Sztuczna inteligencja w branżach kreatywnych jeszcze przez długi czas będzie traktowana przez wielu jako obcy twór, który zagraża stabilności zatrudnień, choć w produkcji np. gier wideo wykorzystywana jest już coraz szerzej. Zmianom najgłośniej opierają się aktorzy, którzy co rusz komentują sytuację związaną z niedawnymi protestami w Hollywood, branży gier albo sprzeciwiają się ustalonym rozwiązaniom.
Tę ostatnią drogę obrała grupa ponad trzydziestu aktorów głosowych Apex Legends. Za pośrednictwem Instagrama oraz X-a (dawniej Twittera) aktorka podkładająca głos Wraith, Pascale Chemin, opublikowała specjalne oświadczenie. Jak można w nim przeczytać, aktorzy głosowi odrzucili propozycję Electronic Arts na zawarcie umowy o trenowaniu narzędzi sztucznej inteligencji. W domyśle oznaczałoby to, że aktorzy w przyszłości mogliby zostać zastąpieni właśnie przez AI mogące wygenerować całe linie dialogowe bez ich udziału, oczywiście o wiele niższym kosztem. Sprawa jest o tyle przykra, że wydawca chciał ją ukryć za pomocą klauzuli poufności.
Pozostali aktorzy bez wahania odmówili podpisania aneksu. Napisaliśmy wspólny list odmowny, który wysłaliśmy do wydawcy i czekamy na odpowiedź. Jeśli nie zjednoczymy się teraz, aby klauzula chroniąca nasze głosy mogła zostać oficjalnie dodana do naszych kontraktów – i to nie tylko dla nas w ramach zlecenia, ale dla wszystkich studiów dubbingujących gry wideo — nigdy jej nie otrzymamy i będziemy zmierzać ku katastrofie.
Jak wspomina oświadczenie, odmowa podpisania aneksu do umowy wiązała się z automatyczną stratą pracy, co oznacza, że w przyszłości możemy doczekać się całkowicie nowej obsady w Apex Legends, o ile Electronic Arts nie będzie chciało dojść do porozumienia z grupą aktorów protestujących przeciwko praktykom firmy.

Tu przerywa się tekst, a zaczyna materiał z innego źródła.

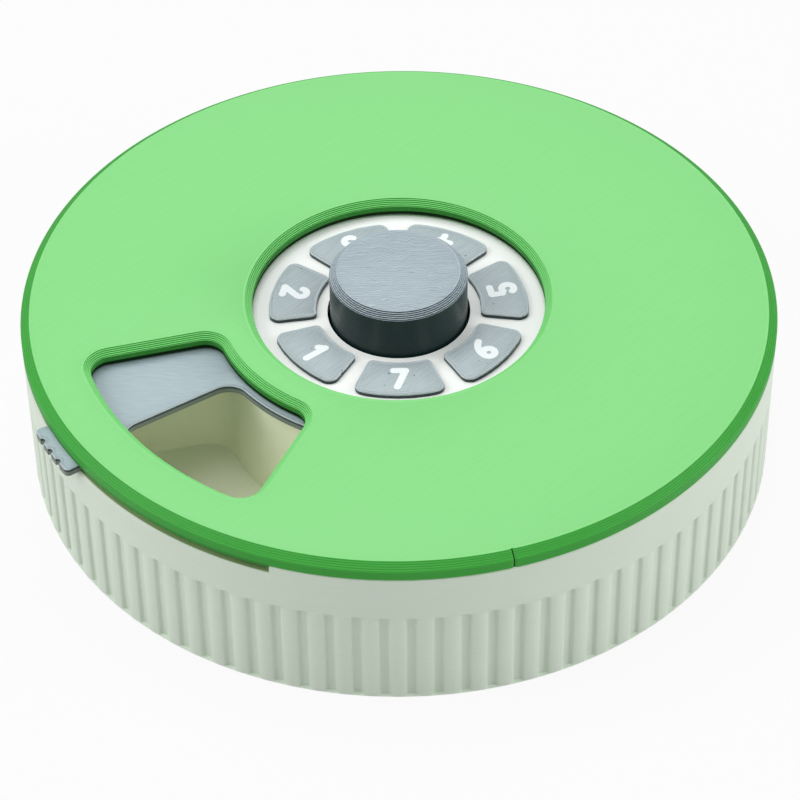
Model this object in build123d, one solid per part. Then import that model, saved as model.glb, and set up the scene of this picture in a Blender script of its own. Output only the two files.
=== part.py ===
from build123d import *
import math
import os

# Round seven-day pill box with a push button that turns the inner tray by one day.
# Millimetres and degrees. Z is up, the origin is the centre of the underside.

# Outside
days = 7
day_angle = 360 / days
outer_radius = 60.0
lid_top = 28.2
lid_thickness = 2.6
lid_bottom = lid_top - lid_thickness
button_top = 33.5

# Lid
lid_edge_round = 1.4
opening_edge_round = 1.2
hole_radius = 23.3
lid_lip_outer = 57.2
lid_lip_inner = 56.0
lid_lip_depth = 1.6

# Window in the lid, given at its straight wall under the rounded edge
window_start = 194.0
window_end = 245.1
window_middle = (window_start + window_end) / 2
window_half_angle = (window_end - window_start) / 2
window_inner = 29.6
window_outer = 50.7
window_corner = 3.3

# Base
wall_inner_radius = 57.4
floor_thickness = 1.6
flute_count = 92
flute_width = 1.8
flute_depth = 0.8
flute_top = 17.4
flute_phase = 1.2
ledge_inner = 54.6
ledge_top = 23.8
ledge_thickness = 1.4
rim_slot_bottom = 23.6
rim_slot_start = 186.5
rim_slot_end = 251.0
thrust_ring_inner = 38.0
thrust_ring_outer = 41.0
thrust_ring_top = 2.0

# Post in the middle of the base
boss_radius = 10.1
boss_top = 4.4
post_radius = 5.4
post_bore = 3.9
post_top = 16.0
key_slot_width = 2.2
key_slot_bottom = 5.6

# Shutter
shutter_bottom = 23.9
shutter_thickness = 1.4
shutter_top = shutter_bottom + shutter_thickness
shutter_inner = 25.5
shutter_outer = 55.7
shutter_opening_start = 212.2
shutter_opening_half = window_half_angle
shutter_opening_inner = 30.4
shutter_opening_outer = 51.6
shutter_opening_corner = 3.5
tab_outer = 62.1
tab_start = 205.5
tab_end = 215.7
tab_corner = 0.8
tab_notches = 3
tab_notch_step = 2.4
tab_notch_radius = 0.7

# Tray with one compartment for each day
tray_bottom = 2.1
tray_floor_top = 3.7
tray_top = 23.5
tray_outer = 54.0
tray_bore = 10.2
compartment_outer = 52.5
compartment_inner = 28.7
divider_thickness = 1.4
compartment_inner_corner = 5.0
compartment_outer_corner = 4.0
hub_wall_inner = 27.3
hub_wall_outer = 28.0
hub_ring_inner = 23.5
hub_ring_height = 1.5
window_day_angle = 270 - day_angle
detent_angle = 102.0
detent_notch_radius = 1.0
detent_notch_depth = 0.6
detent_low = 9.0
detent_high = 13.0

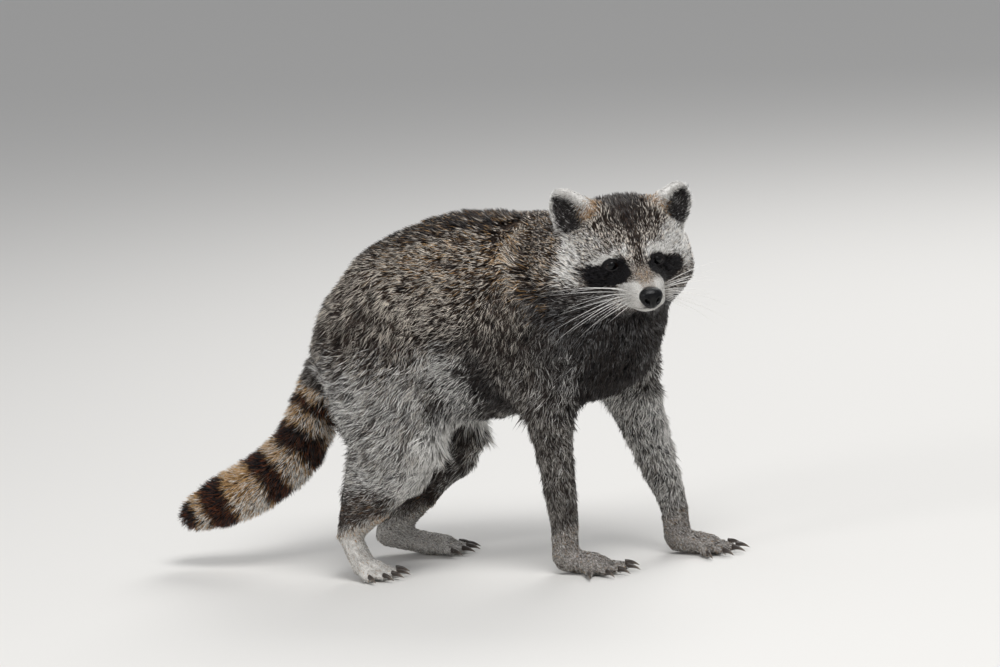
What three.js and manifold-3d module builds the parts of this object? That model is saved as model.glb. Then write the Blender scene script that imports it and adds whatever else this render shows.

Oczywiście odmowa w dzisiejszych czasach jest bezsensowna. Dla wielu z nas nie ma prawie żadnej pracy i coraz bardziej borykamy się z problemami finansowymi. Tak, pensja byłaby mile widziana, ale w tym wypadku nie jesteśmy po prostu proszeni o pracę. Jesteśmy proszeni o rezygnację z naszej wiedzy specjalistycznej, aby szkolić generatywną sztuczną inteligencję, która w przyszłości nas zastąpi. Jesteśmy proszeni o zgodę na to, z czym konkretnie walczymy, jesteśmy proszeni o strzelenie sobie w stopę, jesteśmy proszeni o wsparcie sztucznej inteligencji.
Ani Electronic Arts, ani Respawn Entertainment nie odpowiedziało na razie ani na list, ani na oświadczenie opublikowane przez Pascale Chemin.